MARK: Fair point. What’s wild to me is that at the beginning of this (already long) Oscar season, the veteran who seemed most plausibly in the hunt was Curtis (and for a decidedly nontraditional role, no less). But then Bassett followed suit and started racking up nominations *and* significant wins. If it truly does come down to veteran vs. veteran, Bassett just seems to be more of a gravitas actor, while Curtis the venerable actors’ actor. (The SAG win is certainly no small shakes in that regard.)

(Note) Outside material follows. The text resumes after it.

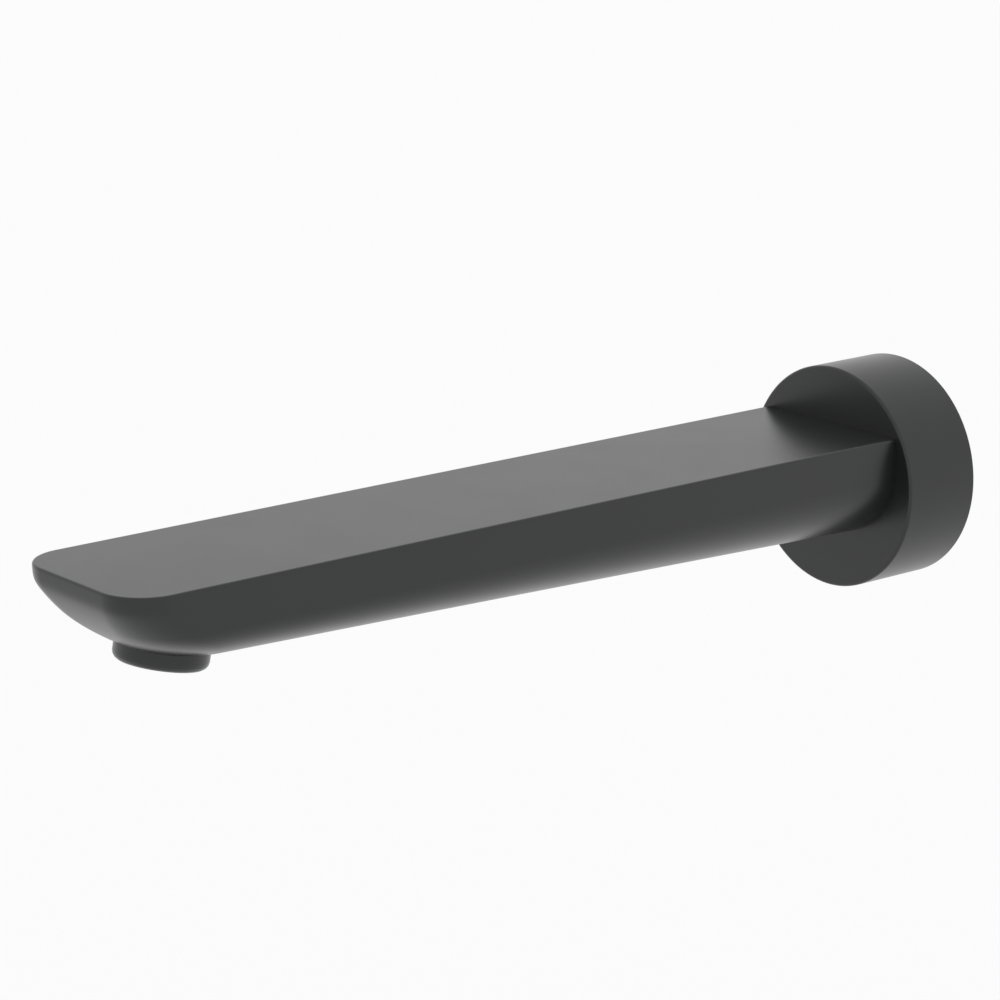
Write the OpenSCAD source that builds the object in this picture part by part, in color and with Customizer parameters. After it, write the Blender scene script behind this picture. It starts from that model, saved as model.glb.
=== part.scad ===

With Bassett, Academy voters would be rewarding her career as much as (if not more than) a solid performance in a film perhaps less likely to win elsewhere. With Curtis (and, to a lesser degree, Condon), voters have ample opportunity to—and likely will—reward the film elsewhere. Will they, with Oscar voting underway, do this calculus? Chances are no, but we also are talking about the body at large, who may respect Curtis and her nearly 50-year career far more than her previous Oscar misses would suggest. (For the record, she easily could’ve been nominated at least basically once every decade since the ‘80s, and each would’ve been totally inspired.)

I’m leaning Bassett still…slightly. Ever so slightly.

CLÁUDIO: To close us off, I'll say this – no matter who comes out on top, we'll finish the season with a good supporting actress winner. 

Even Hsu, who I rank fifth in the lineup in terms of personal preference, will receive a standing applause from me if/when she collects the Oscar. Indeed, her Spirit Awards speech might be my favorite from the whole season, holding up the idea of cinema (and theater) as inherently collaborative and all the better for it. Between that lovely moment, Bassett's imperious excellence, Curtis' enthusiasm, Condon's BAFTA homage to her menagerie, and the hypothesis of a thoroughly shocked Chau – the Supporting Actress category feels bound to be a highlight of this year's Academy Awards.